The C’s did not push KG defensively, keeping him on Matt Bonner for all but three or four possessions during his 15 minutes in the game. He reminded us more tonight about what he brings to the offense, which transforms from merely good to elite with Garnett in the line-up. Check out these three plays from KG’s third quarter stint:
10:38: Ray Allen throws an entry pass to KG on the left block and curls around the outside of KG on a simple give-and-go. KG drops the ball off, and Ray finishes with an easy reverse lay-in.
6:03: Rondo rebounds a Parker miss, and KG simply out-sprints everyone on the Spurs in transition. Rondo hits him over the top for an uncontested lay-up. This was not a case of a big guy lolly-gagging on the perimeter and loafing his way to an easy transition bucket. This was KG creating an easy basket with pure, tough effort.
5:13: Rondo and KG run a simple screen-roll on the left wing. Rondo dribbles left around KG’s screen and Duncan drifts away from KG to help on Rondo. Rondo bounces a lefty behind-the-back pass to KG, who hits a 17-footer.
Good, good stuff.
The Celtics defense, particularly in the second half, looked like the defense that won the championship last year. (The Spurs were 3-of-13 from the floor during KG’s third quarter stint and 13-of-38 overall in the 2nd half). The C’s had no answer for Parker’s penetration (25 points, 8 dimes), but no one does. It’s time to put the Parker-Duncan screen/roll in the Pantheon of The Most Unstoppable Plays in NBA History. But you you what? When the Celtics forced Parker to kick the ball to an open shooter, that shooter wasn’t open anymore by the time he was ready to shoot. The maniacal rotations and close outs were there tonight–with a few exceptions. (Yes, the Spurs missed a few open threes en route to finishing 4-of-17 from deep).

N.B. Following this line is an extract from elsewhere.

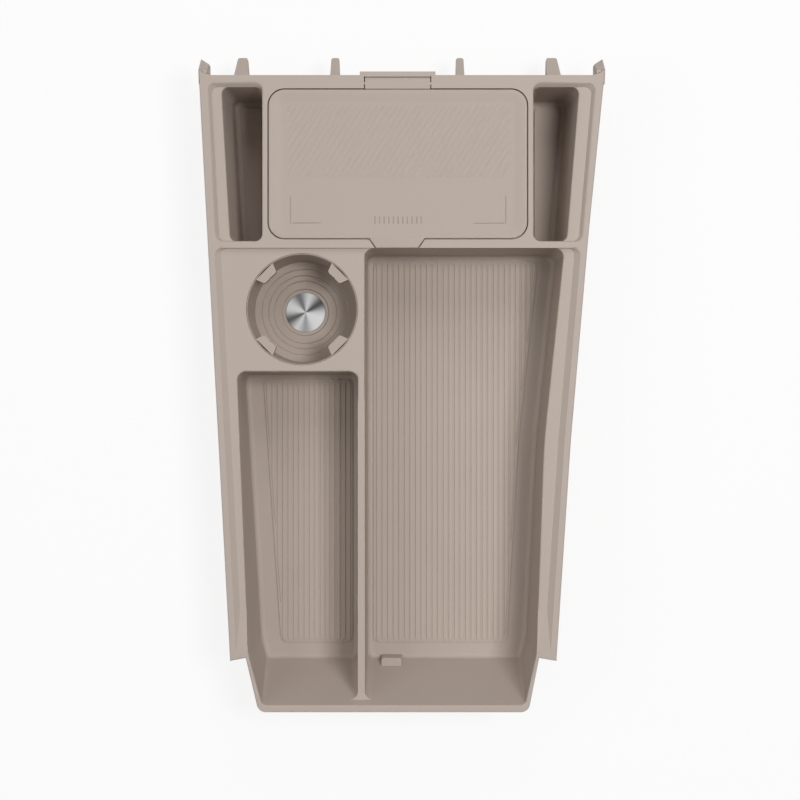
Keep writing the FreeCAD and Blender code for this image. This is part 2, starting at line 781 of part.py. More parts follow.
def block_outline(inset, reach):
    """Outline of the stop block, moved in at its sides and forwards along the slope."""
    return [
        (f"-block_left + {inset}", f"-{FLOOR_FRONT} + block_back - {inset}"),
        (f"-block_left + block_width - {inset}", f"-{FLOOR_FRONT} + block_back - {inset}"),
        (f"-block_left + block_width - {inset}", f"-{FLOOR_FRONT} - block_bite - {reach}"),
        (f"-block_left + {inset}", f"-{FLOOR_FRONT} - block_bite - {reach}"),
    ]


# Lid

LID = [
    ("-lid_left", "lid_rear"),
    ("lid_right", "lid_rear"),
    ("lid_right", "lid_front"),
    ("-lid_left", "lid_front"),
]


def lid_outline(inset):
    """Outline of the lid, moved inwards."""
    return grown(LID, f"-({inset})", BAY_SIGNS)


def make_lid_panel():
    """Upper half of the lid: lip, dished face and slanted ribs."""
    body = new_body("lid_panel")
    outline = polygon(body, "panel_outline", RIM, LID, ["lid_corner"] * 4)
    pad(body, "panel_plate", outline, "lid_panel_height - lid_under_chamfer", down=True)
    edge = polygon(body, "panel_edge_outline", f"{RIM} - lid_panel_height + lid_under_chamfer", LID,
                   ["lid_corner"] * 4)
    under = polygon(body, "panel_under_outline", f"{RIM} - lid_panel_height", lid_outline("lid_under_chamfer"),
                    ["lid_corner - lid_under_chamfer"] * 4)
    loft(body, "panel_under", [edge, under])
    upper = polygon(body, "dish_top", RIM, lid_outline("lid_lip"), ["lid_corner - lid_lip"] * 4)
    lower = polygon(body, "dish_foot", f"{RIM} - lid_dish", lid_outline("lid_lip + lid_slope"),
                    ["lid_corner - lid_lip - lid_slope"] * 4)
    loft(body, "dish", [upper, lower], cut=True)
    tab = polygon(body, "tab_outline", RIM, tab_outline("0"))
    pad(body, "thumb_tab", tab, "lid_panel_height", down=True)
    add_slanted_ribs(body)
    return body


def add_slanted_ribs(body):
    """Raised field on the dished face, cut into slanted ribs by a row of grooves."""
    field = [
        ("-slant_left", "slant_rear"),
        ("slant_right", "slant_rear"),
        ("slant_right", "slant_front"),
        ("-slant_left", "slant_front"),
    ]
    face = f"{RIM} - lid_dish"
    sketch = polygon(body, "rib_field_outline", face, field)
    pad(body, "rib_field", sketch, "slant_height")
    slant = "(slant_rear - slant_front) / tan(slant_angle * 1 deg)"
    lean = "slant_spare / tan(slant_angle * 1 deg)"
    groove = [
        (f"-slant_left - {slant} - {lean}", "slant_front - slant_spare"),
        (f"-slant_left - {slant} - {lean} + slant_groove", "slant_front - slant_spare"),
        (f"-slant_left + {lean} + slant_groove", "slant_rear + slant_spare"),
        (f"-slant_left + {lean}", "slant_rear + slant_spare"),
    ]
    sketch = polygon(body, "groove_outline", f"{face} + slant_height", groove)
    cut = body.newObject("PartDesign::Pocket", "groove")
    cut.Profile = sketch
    cut.setExpression("Length", named("slant_height"))
    doc.recompute()
    run = f"slant_left + slant_right + {slant}"
    row_of(body, "slanted_grooves", cut, "X_Axis", run, "slant_pitch")


def row_of(body, label, feature, role, run, pitch):
    """Row of copies of a feature along an axis, as many as fit in the run."""
    before = body.Shape.Volume
    pattern = body.newObject("PartDesign::LinearPattern", label)
    pattern.Originals = [feature]
    axis = [item for item in body.Origin.OriginFeatures if item.Role == role][0]
    pattern.Direction = (axis, [""])
    count = f"floor(({run}) / {pitch})"
    pattern.setExpression("Length", named(f"{count} * {pitch}"))
    pattern.setExpression("Occurrences", named(f"{count} + 1"))
    body.Tip = pattern
    doc.recompute()
    if abs(body.Shape.Volume - before) < 1e-6:
        raise ValueError(f"{label} adds nothing")
    return pattern


def make_lid_frame():
    """Lower half of the lid: plate, inner flange and hinge knuckle."""
    body = new_body("lid_frame")
    top = f"{RIM} - lid_panel_height"
    under = f"{top} - lid_frame_height"
    plate = polygon(body, "frame_outline", top, lid_outline("lid_frame_inset"),
                    ["lid_corner - lid_frame_inset"] * 4)
    pad(body, "frame_plate", plate, "lid_frame_height", down=True)
    outer = polygon(body, "flange_outline", under, lid_outline("lid_flange_inset"),
                    ["lid_corner - lid_flange_inset"] * 4)
    pad(body, "flange", outer, "lid_flange_height", down=True)
    inner = polygon(body, "flange_hollow_outline", under,
                    lid_outline("lid_flange_inset + lid_flange_wall"),
                    ["lid_corner - lid_flange_inset - lid_flange_wall"] * 4)
    pocket(body, "flange_hollow", inner, "lid_flange_height")
    knuckle = [
        ("hinge_axis_back + knuckle_back", RIM),
        ("hinge_axis_back - knuckle_front", RIM),
        ("hinge_axis_back - knuckle_front", top),
        ("hinge_axis_back - knuckle_tail", top),
        ("hinge_axis_back - knuckle_tail", under),
        ("hinge_axis_back - knuckle_radius", f"{AXIS} - knuckle_radius"),
        ("hinge_axis_back + knuckle_back", f"{AXIS} - knuckle_radius"),
    ]
    radii = ["knuckle_round", None, None, None, None, None, "knuckle_round"]
    sketch = polygon(body, "knuckle_outline", "-hinge_left + knuckle_side", knuckle, radii, role="YZ_Plane")
    pad(body, "knuckle", sketch, "hinge_left + hinge_right - 2 * knuckle_side")
    bore = circle(body, "knuckle_bore_outline", "-hinge_left", ("hinge_axis_back", AXIS),
                  "pin_radius + pin_run", role="YZ_Plane")
    pocket(body, "knuckle_bore", bore, "hinge_left + hinge_right", up=True)
    return body


def make_hinge_pin():
    """Steel pin held in the tray's ears."""
    body = new_body("hinge_pin")
    outline = circle(body, "pin_outline", "-hinge_left - pin_grip", ("hinge_axis_back", AXIS), "pin_radius",
                     role="YZ_Plane")
    pad(body, "pin", outline, "hinge_left + hinge_right + 2 * pin_grip")
    return body


# Cup

TERRACES = ["terrace_a", "terrace_b", "terrace_c", "terrace_d"]
LUG_TURN = 45.0


def make_cup_liner():
    """Lining of the cup well: plain wall, terraced floor, disc seat and four grip lugs."""
    body = new_body("cup_liner")
    body.setExpression("Placement.Base.x", named("-cup_left"))
    body.setExpression("Placement.Base.y", named("cup_back"))
    body.setExpression("Placement.Base.z", named(LEDGE))
    outer = "cup_radius - seat_gap"
    inner = f"{outer} - liner_wall"
    seat = "-cup_depth + liner_floor"
    profile = [
        ("0", "-cup_depth"),
        (outer, "-cup_depth"),
        (outer, "-lug_drop / 2"),
        (f"{outer} - liner_lip", "-lug_drop / 2"),
    ]
    for i, radius in enumerate(TERRACES):
        level = f"{seat} + disc_height + terrace_rise * {len(TERRACES) - i}"
        profile.append((inner if i == 0 else f"{TERRACES[i - 1]} - terrace_slope", level))
        profile.append((radius, level))
    profile.append((f"{TERRACES[-1]} - terrace_slope", f"{seat} + disc_height"))
    profile.append(("disc_radius + seat_gap", f"{seat} + disc_height"))
    profile.append(("disc_radius + seat_gap", seat))
    profile.append(("0", seat))
    sketch = polygon(body, "liner_profile", "0", profile, role="XZ_Plane")
    turn = body.newObject("PartDesign::Revolution", "liner")
    turn.Profile = sketch
    turn.ReferenceAxis = (sketch, ["V_Axis"])
    turn.Angle = 360
    doc.recompute()
    lug = lug_outline(body, inner)
    pad(body, "lug", lug, "lug_height", down=True)
    pattern = body.newObject("PartDesign::PolarPattern", "lugs")
    pattern.Originals = [body.getObject("lug")]
    pattern.Axis = ([item for item in body.Origin.OriginFeatures if item.Role == "Z_Axis"][0], [""])
    pattern.Angle = 360
    pattern.Occurrences = 4
    body.Tip = pattern
    doc.recompute()
    return body


def lug_outline(body, inner):
    """One grip lug that narrows to a notched nose, turned to lie between the tray's axes."""
    nose = f"{inner} + liner_wall - lug_reach"
    root = f"{inner} + liner_wall / 2"
    corners = [
        (root, "-lug_width / 2"),
        (root, "lug_width / 2"),
        (nose, "lug_nose / 2"),
        (nose, "lug_notch"),
        (f"{nose} + lug_notch", "0"),
        (nose, "-lug_notch"),
        (nose, "-lug_nose / 2"),
    ]
    radii = [None, None, "lug_corner", None, None, None, "lug_corner"]
    sketch = polygon(body, "lug_outline", "-lug_drop", corners, radii)
    sketch.AttachmentOffset = Placement(sketch.AttachmentOffset.Base, Rotation(Vector(0, 0, 1), LUG_TURN))
    doc.recompute()
    return sketch


def make_cup_disc():
    """Metal disc in the seat at the bottom of the cup."""
    body = new_body("cup_disc")
    level = f"{LEDGE} - cup_depth + liner_floor"
    outline = circle(body, "disc_outline", level, ("-cup_left", "cup_back"), "disc_radius")
    pad(body, "disc", outline, "disc_height")
    return body


# Mats

SMALL_MAT = [
    ("-small_left_rear + mat_side", "small_rear - well_draft - floor_round - mat_clear"),
    (f"{DIVIDER_LEFT} - well_draft - floor_round - mat_clear",
     "small_rear - well_draft - floor_round - mat_clear"),
    (f"{DIVIDER_LEFT} - well_draft - floor_round - mat_clear", f"-{MAT_FRONT}"),
    ("-small_floor_front + mat_side", f"-{MAT_FRONT}"),
]
LARGE_MAT = [
    (f"{DIVIDER_RIGHT} + well_draft + floor_round + mat_clear",
     "ledge_rear - well_draft - floor_round - mat_clear"),
    ("large_right_rear - mat_side", "ledge_rear - well_draft - floor_round - mat_clear"),
    ("large_right_middle - mat_side", "-rim_middle"),
    ("large_floor_front - mat_side", f"-{MAT_FRONT}"),
    (f"{DIVIDER_RIGHT} + well_draft + floor_round + mat_clear", f"-{MAT_FRONT}"),
]
SMALL_MAT_SIGNS = [("-", "+"), ("+", "+"), ("+", "-"), ("-", "-")]
LARGE_MAT_SIGNS = [("-", "+"), ("+", "+"), ("+", ""), ("+", "-"), ("-", "-")]


def make_mat(label, corners, signs, radii, pitch):
    """Mat with a plain border and a field of ribs that run front to back."""
    body = new_body(label)
    base = polygon(body, f"{label}_outline", FLOOR, corners, radii)
    pad(body, f"{label}_base", base, "mat_height - mat_rib")
    field_corners = grown(corners, "-mat_border", signs)
    field = polygon(body, f"{label}_field", f"{FLOOR} + mat_height - mat_rib", field_corners)
    pad(body, f"{label}_ribs", field, "mat_rib")
    spare = "mat_border / 2"
    low = field_corners[-1]
    left = field_corners[0][0]
    if label == "mat_large":
        left = low[0]
    start = f"{left} - mat_groove / 2"
    groove = [
        (start, f"-{MAT_FRONT} + {spare}"),
        (f"{start} + mat_groove", f"-{MAT_FRONT} + {spare}"),
        (f"{start} + mat_groove", f"{corners[0][1]} - {spare}"),
        (start, f"{corners[0][1]} - {spare}"),
    ]
    sketch = polygon(body, f"{label}_groove_outline", f"{FLOOR} + mat_height", groove)
    cut = body.newObject("PartDesign::Pocket", f"{label}_groove")
    cut.Profile = sketch
    cut.setExpression("Length", named("mat_rib"))
    doc.recompute()
    run = f"{field_corners[1][0]} - ({left})"
    row_of(body, f"{label}_grooves", cut, "X_Axis", run, pitch)
    return body


def make_pocket_mat(side):
    """Plain pad on the floor of a side pocket."""
    step, step_foot, top, floor, signs = pocket_outlines(side)
    body = new_body(f"mat_pocket_{side}")
    outline = grown(floor, "-(floor_round + mat_clear)", signs)
    sketch = polygon(body, f"mat_pocket_{side}_outline", FLOOR, outline, ["mat_corner / 2"] * 4)
    pad(body, f"mat_pocket_{side}_pad", sketch, "mat_height")
    return body


def main():
    """Build every piece, check it and write it."""
    fill_sheet()
    pieces = [
        make_tray(),
        make_lid_frame(),
        make_lid_panel(),
        make_hinge_pin(),
        make_cup_liner(),
        make_cup_disc(),
        make_mat("mat_small", SMALL_MAT, SMALL_MAT_SIGNS, ["mat_corner"] * 4, "mat_pitch_small"),
        make_mat("mat_large", LARGE_MAT, LARGE_MAT_SIGNS,
                 ["mat_corner", "mat_corner", "side_bend", "mat_corner", "mat_corner"], "mat_pitch"),
        make_pocket_mat("left"),
        make_pocket_mat("right"),
    ]
    doc.recompute()
    for item in doc.Objects:
        if "Invalid" in item.State or "Error" in item.State:
            raise ValueError(f"{item.Label} failed: {item.State}")
    os.makedirs("parts", exist_ok=True)
    for piece in pieces:
        shape = piece.Shape
        if shape.isNull() or not shape.isValid():
            raise ValueError(f"{piece.Label} has no valid shape")
        shape.exportStep(f"parts/{piece.Label}.step")
        print(piece.Label, len(shape.Solids), "solids", round(shape.Volume / 1000, 2), "cm3")


main()
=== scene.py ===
"""Dresses and stages the center console organizer tray: moulded shell, hinged lid, cup well and ribbed mats.

Lengths are in metres unless a name ends in _mm. The frame's origin lies under the middle of the tray,
+Y points to the rear edge with the hinge and +Z up out of the wells.
"""

import json
import logging
import math
from dataclasses import dataclass
from enum import Enum
from typing import Sequence

import bmesh
import bpy
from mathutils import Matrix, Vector

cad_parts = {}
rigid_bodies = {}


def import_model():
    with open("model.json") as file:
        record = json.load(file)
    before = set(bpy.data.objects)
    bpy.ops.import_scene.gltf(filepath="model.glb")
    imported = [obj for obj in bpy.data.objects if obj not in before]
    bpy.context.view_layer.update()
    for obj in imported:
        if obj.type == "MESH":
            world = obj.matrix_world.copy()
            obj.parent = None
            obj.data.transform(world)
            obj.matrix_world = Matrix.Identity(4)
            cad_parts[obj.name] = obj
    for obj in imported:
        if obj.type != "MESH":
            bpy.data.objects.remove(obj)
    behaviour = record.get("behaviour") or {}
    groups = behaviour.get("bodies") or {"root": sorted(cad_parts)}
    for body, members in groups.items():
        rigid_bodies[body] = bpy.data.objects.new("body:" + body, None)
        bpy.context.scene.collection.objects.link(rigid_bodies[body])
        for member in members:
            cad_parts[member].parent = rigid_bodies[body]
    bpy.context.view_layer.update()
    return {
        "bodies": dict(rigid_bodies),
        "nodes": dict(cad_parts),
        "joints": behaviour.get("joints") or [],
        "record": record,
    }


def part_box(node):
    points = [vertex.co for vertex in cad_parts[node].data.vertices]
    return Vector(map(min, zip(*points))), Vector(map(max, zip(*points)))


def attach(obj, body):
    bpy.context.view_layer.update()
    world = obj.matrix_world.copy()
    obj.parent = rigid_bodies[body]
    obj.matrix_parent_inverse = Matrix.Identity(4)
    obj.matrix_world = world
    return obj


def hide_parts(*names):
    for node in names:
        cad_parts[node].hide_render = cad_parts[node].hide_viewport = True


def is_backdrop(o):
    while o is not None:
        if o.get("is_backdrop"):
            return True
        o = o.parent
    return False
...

Credit Pierce for the biggest of these close-outs. It happened with 1:20 left (score: 76-74, good guys) when Parker had once again broken down the C’s defense with his penetration. The ball swung out to Finley at the top of the key for what looked like an open three. But there was Pierce, running out with his left arm extended. Finley had no space. So he pumped and took a dribble in as Pierce flew by. Only Pierce had already switched his momentum back toward the hoop and leaped back to contest Finley’s jumper, which missed. Pierce for NBA All-Defense!
Here are the relevant stats (aside from that hugely important 4-of-17 mark from three).

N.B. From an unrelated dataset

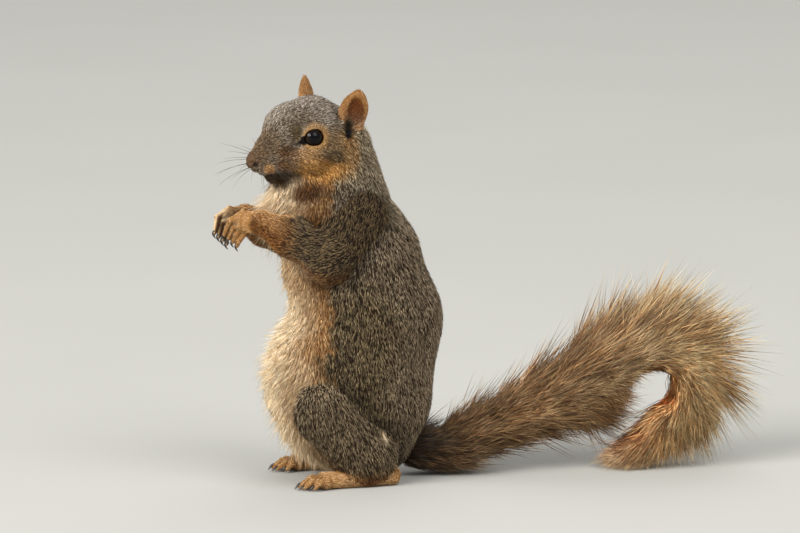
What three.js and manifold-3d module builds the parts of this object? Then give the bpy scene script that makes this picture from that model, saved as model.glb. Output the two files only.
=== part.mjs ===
// An eastern fox squirrel, life size, sitting up on its haunches with its paws held together
// before its chest and its tail trailing along the ground behind it.
//
// Millimetres, +Z up. The squirrel faces -Y, its left side is +X, and it rests on the plane Z = 0.
// Shapes are worked out from a point on the ground under its hips, and the finished group is then
// moved so that its origin is under the middle of its box.
// Each sub-part is a solid out to the tips of its coat, parted from its neighbours by a thin gap.

import * as THREE from 'three';
import { mergeVertices } from 'three/addons/utils/BufferGeometryUtils.js';
import Module from 'manifold-3d';

const wasm = await Module();
wasm.setup();

// Driving dimensions.
const partingGap = 0.4;          // clear space between neighbouring solids
const headPlace = [3, -40, 217]; // midpoint between the eyes
const headTurn = 20;             // degrees, turned towards its own left
const headTilt = 4;              // degrees, its left side lower
const eyeRadius = 6.4;
const eyePlace = [16, -0.4, 0]; // in the head's own frame
const neckCutHeight = 186;
const kneeX = 34;                // sideways distance from the middle to each knee
const ankleX = 29;
const footLength = 62;
const shoulderX = 20.5;
const elbowX = 33;
const wristX = 15;
const palmX = 9.5;
const farHandLead = 4;           // how much further forward the right hand is held
const clawLength = 5;
const tailHalfThickness = 19;    // of the brush, across its flat side

const side = { left: 1, right: -1 };

// Forms: tapered round limbs, squeezed across X by a share.
// A form runs from one point to another, with a radius at each end.
function form(from, to, fromRadius, toRadius, width = 1, height = 1) {
  return { from, to, fromRadius, toRadius, width, height };
}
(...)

Roger Mason: 3-of-8. Mostly a non-factor.
Matt Bonner: 3-of-6. Did not manage a single shot attempt while KG was on him.
Michael Finley: 2-of-9. Non-factor.
That’s how you win a game in which Paul Pierce shoots 3-of-16, with a lot of the credit for that going to Bruce Bowen, who is still an annoying-as-hell force on defense in his old age.

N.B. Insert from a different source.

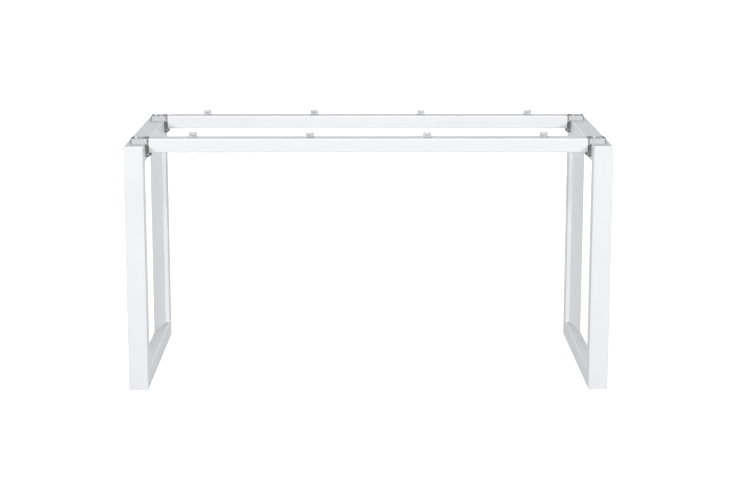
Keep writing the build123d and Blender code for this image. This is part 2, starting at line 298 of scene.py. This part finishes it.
finishes = {
    "white_powder_coat": makePowderCoat(),
    "cast_metal": makeCastAlloy(),
    "black_steel": makePlating("blackZinc"),
    "zinc_steel": makePlating("brightZinc"),
    "bronze_zinc_steel": makePlating("brownishZinc"),
    "clear_rubber": makeSoftPad(),
    "white_nylon": makeNylon(),
}
nodeSlot = {entry["node"]: entry["material_slot"] for entry in frame["record"]["subparts"]}
for name, part in frame["nodes"].items():
    part.material_slots[0].material = finishes[nodeSlot[name]]
print("desk frame: finishes made,", len(finishes))


def linked(name, data):
    piece = bpy.data.objects.new(name, data)
    scene.collection.objects.link(piece)
    return piece


def mm(*values):
    return [value / 1000 for value in values] if len(values) > 1 else values[0] / 1000


def turnAt(i, count):
    return 2 * math.pi * i / count


def meshFromRings(name, rings, closedRound=False, capped=False, sharpAbove=32.0):
    # each ring is a list of points, all rings as long; neighbours are joined with quads
    mesh = bmesh.new()
    rows = [[mesh.verts.new(point) for point in ring] for ring in rings]
    count = len(rows[0])
    for low, high in zip(rows, rows[1:] + (rows[:1] if closedRound else [])):
        for i in range(count):
            j = (i + 1) % count
            mesh.faces.new((low[i], low[j], high[j], high[i]))
    for row in (rows[0], rows[-1]) if capped else ():
        middle = mesh.verts.new(sum((v.co for v in row), Vector()) / count)
        for i in range(count):
            mesh.faces.new((row[i], row[(i + 1) % count], middle))
    bmesh.ops.recalc_face_normals(mesh, faces=mesh.faces)
    data = bpy.data.meshes.new(name)
    mesh.to_mesh(data)
    mesh.free()
    data.polygons.foreach_set("use_smooth", [True] * len(data.polygons))
    data.set_sharp_from_angle(angle=math.radians(sharpAbove))
    return data


screwShape = {  # lengths in mm, the rest are shares
    "points": 48,  # round each ring
    "threadDepth": 0.54,  # of the pitch
    "crestFlat": 1.25,  # above 1, the crests are cut flat
    "rowsToPitch": 4,
    "tipLength": 0.4,
    "tipDrop": 0.5,
    "socketCone": 0.18,  # the cone at the socket's end, of its width
    "socketEnd": 0.96,
    "socketFoot": 0.15,
    "socketLip": 0.35,
    "socketMouth": 1.22,
    "coneTip": 0.2,
    "domeFlat": 0.48,  # the flat top, of half the head's width
    "domeSteps": 8,
    "domeWide": 0.96,  # below 1, the dome is fuller than a circle's quarter
    "domeHigh": 0.9,
    "domeFoot": 0.7,
    "rimLow": 0.25,
    "faceEdge": 0.2,
    "faceDrop": 0.15,
}


def circleRing(radius, height, count=screwShape["points"]):
    radius, height = mm(radius, height)
    turns = [turnAt(i, count) for i in range(count)]
    return [Vector((radius * math.cos(turn), radius * math.sin(turn), height)) for turn in turns]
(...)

I’ve saved my worries for after the jump in case you don’t want to read them.
When you look at the stats–especially those four turnovers–this feels like a game the C’s should have won by more. After all, the Big 3 C’s have never lost when they turn it over fewer than 10 times in a game. And Ginobili didn’t play!
But then you remember that this is the Spurs, ranked 26th in pace factor, and you feel better because you know they just suck you into these low possession games that usually stay tight no matter what. And you see that the Spurs only turned it over eight times and stayed even with the C’s on the boards, and you think the C’s could do better in both of those categories next time. And the worries really fade when you think about KG playing 40 minutes instead of 15 and Mikki Moore and Stephon Marbury playing zero instead of 20 and 12, (dis)respectively. (Actually, Mikki contributed a very nice four points–on 2-of-2 shooting–and eight boards tonight, so that’s really fair. His jumper looked smooth, too. I’m just saying I don’t see him getting more than a few minutes once KG’s playing 35 per game again).
So let’s all go out and grab a beer on this Friday night (or, if you’re me, take a few NyQuil to kill this bad cold) and hope tonight was the start of real Celtics basketball again.